Inflation has been close to but below the 2.5% target for well over three years, and inflation expectations converged with the target from above in summer 2016. Since 2009, there has been a significant current account surplus, which peaked in 2016 at 8% of GDP.

Positive supply shocks, benefits from cross-border economic integration, and prudent macroeconomic policies have been key to this somewhat unusual constellation of economic outcomes. Growth in exports, improvements in terms of trade, and a shift of the international investment position from highly negative at the peak of the crisis to positive at the end of 2016 have raised the equilibrium real exchange rate. It has therefore been possible to accommodate large wage increases in recent years and keep inflation close to target through a sizeable nominal appreciation of the currency. Bottlenecks in the labour market have been mitigated through record importation of labour, which partly explains how the economy could grow significantly in excess of longer-term potential. Finally, monetary policy has been tight, with the nominal policy rate currently at 4.5% and the real policy rate having fluctuated in the 2.5%-3% range since early 2016. This stance was key to bringing inflation expectations down to target and, along with the market-driven nominal appreciation of the króna, has prevented inflation risks from materialising.

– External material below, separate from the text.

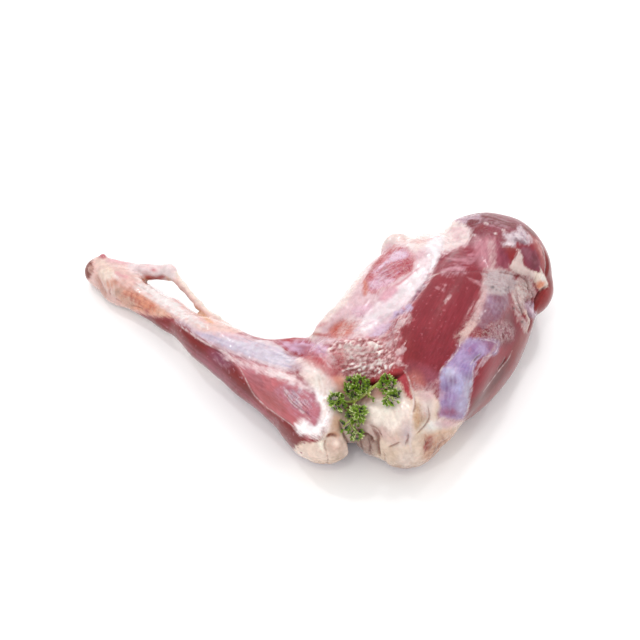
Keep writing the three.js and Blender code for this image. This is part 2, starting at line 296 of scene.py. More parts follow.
FAR = 14.0  # beyond this many millimetres outside a drawn shape, nothing is worked out
GLOSS_VEIL = 0.034  # light that the wet surface mirrors whatever its colour
STUDIO_LIGHT = 1.46  # light that falls on the meat, against a white card's
DARKEST, PALEST = 0.012, 0.9  # pigments
SEAM_REACH = 3.0  # covers that come this close to each other run together
SEEN_FROM, SEEN_WHOLE = -0.5, -0.15  # how far the skin may turn from the camera and still be drawn on
NOISE_GAIN = 1.8  # brings the noise to about -1 to 1
WRINKLE_FADE = 4.0  # millimetres over which wrinkles fade at a shape's edge
LACE_FADE = 3.0
STREAK_SWAY = 0.25  # millimetres by which a streak wanders
STREAK_PLACES = (0.1, 0.9)  # within its own strip of the comb
STREAK_LENGTHS = (0.45, 1)  # as shares of the whole
STREAK_WIDTHS = (0.6, 1.3)
STREAK_SHARES = (0.5, 1)
ACROSS = np.array([0, math.sin(VIEW_RISE), math.cos(VIEW_RISE)])
placed = points + LAID
face_uv = np.stack([placed[:, 0], placed @ ACROSS], 1)
facing = out @ np.array(TO_CAMERA)
chance = np.random.default_rng(7)


def smooth(value, low, high):
    """0 below low, 1 above high, and a soft step between them."""
    share = np.clip((value - low) / (high - low), 0, 1)
    return share * share * (3 - 2 * share)


seen = smooth(facing, SEEN_FROM, SEEN_WHOLE)


def grown(scale, seed, stretch=1.0, heading=0.0):
    """Noise over the leg, about -1 to 1, in lumps this long in millimetres, drawn out along a heading."""
    at = belly_place(placed, (0, 0, 0), heading) / scale / np.array([stretch, 1, 1])
    shift = Vector((seed, seed, seed))
    return np.array([NOISE_GAIN * noise.noise(Vector(p) + shift) for p in at])


lumps_large = grown(26, 3.1)
lumps_middle = grown(9, 7.7)
lumps_small = grown(3.6, 12.3)
lumps_fine = grown(2.2, 5.9)
folds = grown(2.1, 31.0, 1.7, 20) + 0.3 * lumps_fine  # of the wet membrane over the calf
edge_lumps = 0.7 * lumps_small + 0.8 * lumps_middle


def drawn_line(corners, closed=False, steps=5):
    """A smooth line through its corners."""
    c = np.array(corners, float)
    count = len(c) if closed else len(c) - 1
    ends = c if closed else np.vstack([2 * c[0] - c[1], c, 2 * c[-1] - c[-2]])
    line = []
    for i in range(count):
        p, q, r, s = [ends[(i + k - closed) % len(ends)] for k in range(4)]
        for t in np.arange(steps) / steps:
            bend = (2 * p - 5 * q + 4 * r - s) * t * t + (3 * q - p - 3 * r + s) * t**3
            line.append(0.5 * (2 * q + (r - p) * t + bend))
    return np.array(line + [line[0] if closed else c[-1]])


def near_drawing(line):
    """The vertices that a line's drawing can reach."""
    low, high = line.min(0) - FAR, line.max(0) + FAR
    return np.flatnonzero(((face_uv > low) & (face_uv < high)).all(1) & (seen > 0))


def off_segment(at, a, b):
    """How far along the segment each point lies, 0 to 1, and how far off it."""
    along = np.clip((at - a) @ (b - a) / max((b - a) @ (b - a), 1e-9), 0, 1)
    return along, np.linalg.norm(at - a - along[:, None] * (b - a), axis=1)


def stroke_along(line, half_width, ends):
    """The reach of a stroke, which thins to this share of its half width at its ends."""
    near = near_drawing(line)
    at = face_uv[near]
    share = np.linspace(-1, 1, len(line))
    width = half_width * (ends + (1 - ends) * np.sqrt(np.clip(1 - share**4, 0, 1)))
    best = np.full(len(near), -FAR)
    for a, b, w0, w1 in zip(line, line[1:], width, width[1:]):
        along, off = off_segment(at, a, b)
        best = np.maximum(best, w0 + (w1 - w0) * along - off)
    reach = np.full(len(face_uv), -FAR)
    reach[near] = best
    return reach


def stroke(corners, half_width, ends=0.35):
    return stroke_along(drawn_line(corners), half_width, ends)


def patch(corners):
    """The reach of a patch with a smooth outline."""
    line = drawn_line(corners, closed=True)
    near = near_drawing(line)
    at = face_uv[near]
    edge = np.full(len(near), FAR)
    inside = np.zeros(len(near), bool)
    for a, b in zip(line, line[1:]):
        edge = np.minimum(edge, off_segment(at, a, b)[1])
        if a[1] != b[1]:
            beside = at[:, 0] < a[0] + (at[:, 1] - a[1]) * (b[0] - a[0]) / (b[1] - a[1])
            inside ^= ((a[1] > at[:, 1]) != (b[1] > at[:, 1])) & beside
    reach = np.full(len(face_uv), -FAR)
    reach[near] = np.where(inside, edge, -edge)
    return reach


def spot(middle, half, turn=0):
    """The reach of a round or oval spot."""
    angle = math.radians(turn)
    u, v = (face_uv - np.array(middle, float)).T
    across = np.hypot(
        (u * math.cos(angle) + v * math.sin(angle)) / half[0],
        (v * math.cos(angle) - u * math.sin(angle)) / half[1],
    )
    return np.where(seen > 0, np.maximum((1 - across) * min(half), -FAR), -FAR)


def tone(red, green, blue):
    """The pigment that looks this colour, 0 to 255, under the studio light."""
    light = [((c / 255 + 0.055) / 1.055) ** 2.4 for c in (red, green, blue)]
    return np.clip((np.array(light) - GLOSS_VEIL) / STUDIO_LIGHT, DARKEST, PALEST)


vertex_count = len(points)
flesh = np.tile(tone(157, 66, 74), (vertex_count, 1))  # colour of the bare meat
cover = np.tile(tone(226, 200, 204), (vertex_count, 1))  # colour of the fat, film or sinew on it
hiding = np.full(vertex_count, 0.9)  # how well that cover hides the meat
cover_edge = np.full(vertex_count, -FAR)  # reach of the cover
softness = np.full(vertex_count, 1.5)  # millimetres over which the cover's edge fades
pale_line = np.full(vertex_count, -FAR)
# reach of the painted shade at the bottom of creases
crease_shade_line = np.full(vertex_count, -FAR)
relief = np.zeros(vertex_count)  # millimetres
wrinkled = np.zeros(vertex_count)  # how finely creased the surface is, 0 to 1
lacy = np.zeros(vertex_count)  # how finely torn its cover is, 0 to 1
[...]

The comprehensive controls on capital outflows that were introduced during the crisis were mostly lifted in three major steps in winter 2016/17. Over time, this will bring significant efficiency gains.

However, small, open, and financially integrated economies also face risks associated with large and volatile capital flows, as Iceland learnt the hard way before the crisis. In recent years, the Icelandic authorities have prepared the economy and the financial sector for these risks by building resilience and strengthening financial sector regulation and supervision. The general government deficit that peaked at almost 10% of GDP in 2010 was significantly reduced in the following years and turned into a surplus in 2016. Public and private sector debt has fallen significantly relative to income since the crisis. Foreign exchange reserves are bigger than ever and mostly financed domestically. The banks are well capitalised, with an average leverage ratio of 17% at the end of 2016. They must satisfy requirements concerning a special liquidity coverage ratio and a net stable funding ratio in FX, which significantly limits the risk in the FX part of their balance sheets.

Parliament recently passed legislation enabling the regulation of potential build-up of currency mismatches in the private sector. A special reserve requirement on carry trade-related capital inflows is currently in force, which limits risks stemming from the accumulation of such positions and creates more scope for monetary policy to keep interest rates significantly higher than in the rest of world, as is currently warranted by Iceland's strong relative cyclical position. Finally, macroprudential oversight and tools are being developed and activated.